Lessons on Leadership from Nehemiah

Lessons on Leadership from Nehemiah


Categories: Lessons on Leadership

Nehemiah is the story of a man who built up the people of God by returning to Jerusalem to build up the walls around the city of God.  When he arrived in the city, he saw it was in ruins. A lot of people are very interested in ruins, and they will go all over the world to see certain ruins. The Acropolis in Athens is one of the most famous ruins in the world. Thousands of tourists visit that notable hill every year, and secretly steal small marble pieces from among the ruins. Yet there continues to be enough ruins left, because the people of Athens understand that people love ruins, so every couple of months a large dump truck comes by at a quiet time and pours a whole new load of marble chunks across the face of that mountain. 

In Nehemiah, we find that God has a little different attitude about ruins than we do. He isn’t nearly as enamored with them as we are. God would rather build, than sight see. Building up spiritual houses is what the book of Nehemiah is all about. As one author has put it, “Survival has replaced revival as the plan for the future.” Nehemiah was one of God’s great builders, and from this God-lead man we can learn how to leave behind the ruins of our past and learn how to be used by God as living stones to build up His kingdom.
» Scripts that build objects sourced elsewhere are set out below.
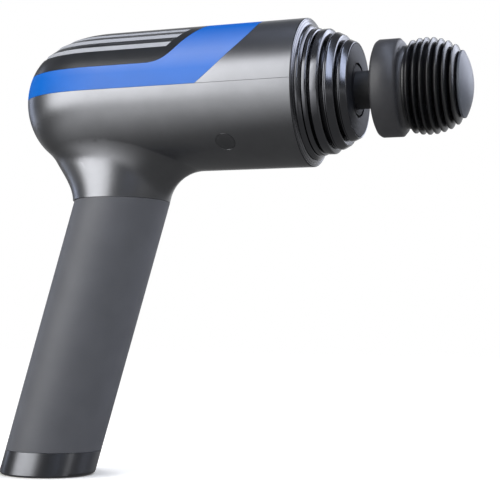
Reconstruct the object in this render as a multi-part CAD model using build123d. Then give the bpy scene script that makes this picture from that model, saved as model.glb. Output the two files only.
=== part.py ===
from build123d import *
import math
import os

# A handheld massage gun. Millimetres, +Z up, +X towards the massage head, +Y to the left.
# The origin is the centre of the base's flat underside.
# Whatever lies on the barrel is drawn about the barrel's own axis, with X = 0 at the barrel's
# front rim and X negative towards the rear dome, and on_barrel() then puts it in its place.

# ---- housing ----
barrel_radius = 32.25
wall = 2.5
axis_height = 170.25     # barrel axis above the underside of the base
rim_ahead = 126.3        # front rim ahead of the centre of the base
dome_start = -92.2       # the cylinder ends here and the rear dome begins
dome_length = 44.6
dome_power = 2.41        # superellipse power of the dome's outline
handle_radius = 21.75
handle_lean = 0.28       # forward travel for each millimetre up
core_radius = 20.2       # inside of the sleeve and of the neck
cell_space_radius = 18.75
neck_height = 124.7      # joint between neck and handle sleeve
neck_blend = 17.5        # radius that blends the neck into the barrel
seam = 0.15              # gap between neighbouring panels
# height about the barrel axis, and how far the neck's back stands behind the plain handle there
neck_flare = [(-60, 0), (-52, 0), (-45.8, 0.8), (-38, 5.5), (-30, 13), (-22, 20), (-10, 24)]

# ---- colour break of the upper shell, seen from the side ----
band_height = 10.8       # top edge of the blue band above the parting line
sweep_foot = -44.1       # the band's front edge meets the parting line here
sweep_head = -20.4       # and crosses the top of the barrel here
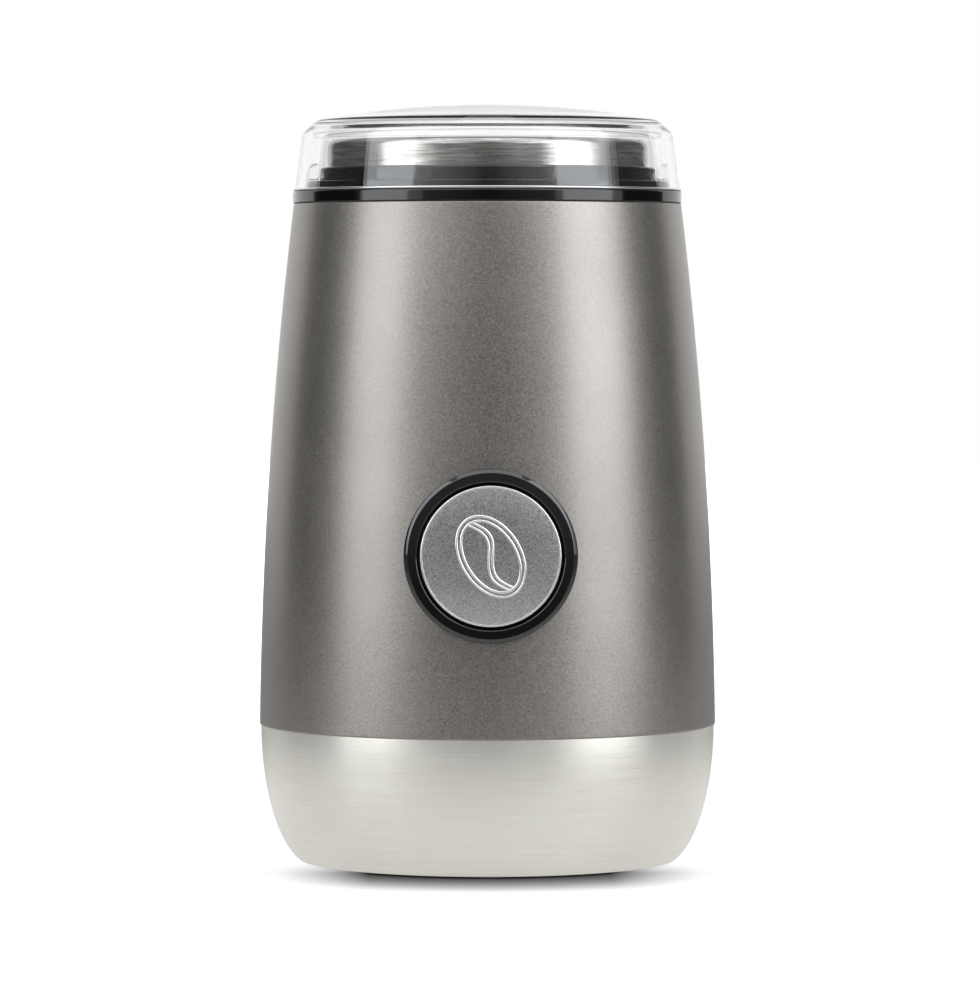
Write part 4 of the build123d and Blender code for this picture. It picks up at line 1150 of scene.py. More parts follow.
@dataclass
class ClearLid(SubAssembly):
    """Clear lid: leaning side, bevelled shoulder, low dome, a bright metal bead at the base as painted
    highlight, two lugs with fingers.
    """

    radius: float = 42.3
    base: float = 147.3
    shoulder_radius: float = 40.6
    shoulder: float = 160.0
    edge_radius: float = 37.3
    edge: float = 162.8
    dome: float = 3.4
    wall: float = 2.0
    roof: float = 1.3
    corner: float = 4.2
    bead: float = 0.27
    bead_rise: float = 0.2
    ceiling_share: float = 0.87
    lug_inner: float = 37.1
    lug_outer: float = 40.0
    lug_low: float = 149.5
    lug_high: float = 153.2
    lug_width: float = 4.4
    lug_round: float = 1.1
    lug_lean: float = 0.22
    finger_low: float = 146.2
    finger_outer: float = 40.1
    finger_round: float = 0.3
    overlap: float = 0.3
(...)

The one God used to build up His people, is truly a remarkable man. The Book of Nehemiah opens with these words: “The words of Nehemiah, the son of Hacaliah.” The book appears to be largely, if not entirely, based on the personal memoirs of this governor of Judea. Much of the book is written in the first person. Therefore, we have an opportunity to get an intimate, inside-look into the life of this man. His story is a continuation of the thrilling history portrayed in Ezra. The lives of Ezra and Nehemiah overlapped. In fact, their two books were considered a single unity for centuries. While Ezra deals primarily with the religious restoration of Judah, Nehemiah is concerned with Judah’s political and geographical restoration. The first seven chapters are devoted to the rebuilding of Jerusalem’s walls because Jerusalem was the spiritual and political center of Judah. Without walls, Jerusalem could hardly be considered a city at all. As governor, Nehemiah also established firm civil authority. Ezra and Nehemiah worked together to build the people spiritually and morally so that the restoration would be complete.

For the month of February, we want to consider Nehemiah’s life from the book that bears his name. We will learn many lessons useful for us today.

In this reading, we learn the need to have a heart for God’s business. Nehemiah did not have to go to Jerusalem. But Jerusalem was the place God had recorded His name. As far as he was concerned, he had no other option than to go.

We must have that same kind of mind toward God’s business today. It probably won’t be building walls, but we will see he also built up the people. Yes, somebody else could do it, but we must personally feel the need to help.